Shoughuang is the vegetable production capitol of China. An area roughly the size of Luxembourg, it’s located in Shandong province, between Beijing and Shanghai. On the 300km/h bullet-train, it takes almost half an hour to blaze through its overwhelming, continuous patchwork of greenhouses.
We arrive at the Eighteenth China (Shouguang) International Vegetable Sci-tech Expo. At the large fair promoting recent innovations in vegetable production, more than 300 new vegetable varieties and 100 new inventions will be introduced. The Netherlands has a special Dutch pavilion at the fair. In the midst of impressive growth management systems, precision-milled aluminum structural elements and new sensor arrays, a small screen shows a Chinese and Dutch flag rendered together.
Our Chinese collaborators are not really convinced by the advanced technology devotedly presented by the Dutch, mostly Westland-based entrepreneurs. “Why are you so eager to remove human hands from food production? It’s boring!” Chinese greenhouses prop a circular shell up with a long, heavy eight-metre-high rammed earth wall, which also provides protection from prevailing cold winds from the north and a collector of solar energy. The wall releases solar heat gained during the day at night, providing enough warmth without any artificial heating.

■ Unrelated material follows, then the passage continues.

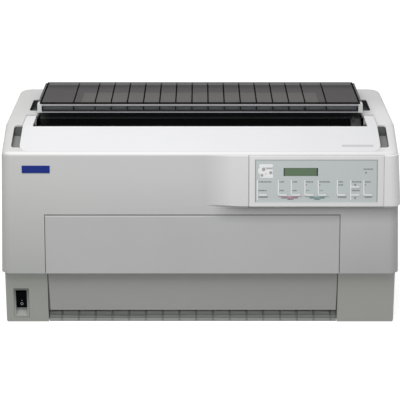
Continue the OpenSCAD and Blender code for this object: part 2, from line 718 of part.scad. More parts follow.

A Dutch spokesperson tells us that they calculated a potential for increased productivity if the Chinese were to start using Dutch systems. They would be able to turn one kilogram of tomatoes per plant into ten. With support from the Chinese government, older settlements in Shouguang have been replaced by more compact modern towers so that space for additional greenhouses could be freed up. So far, densifying the human footprint has managed to keep growth rates high and the Dutch influence at bay. But far away from their polder, the Dutch are preparing the world for their radical future.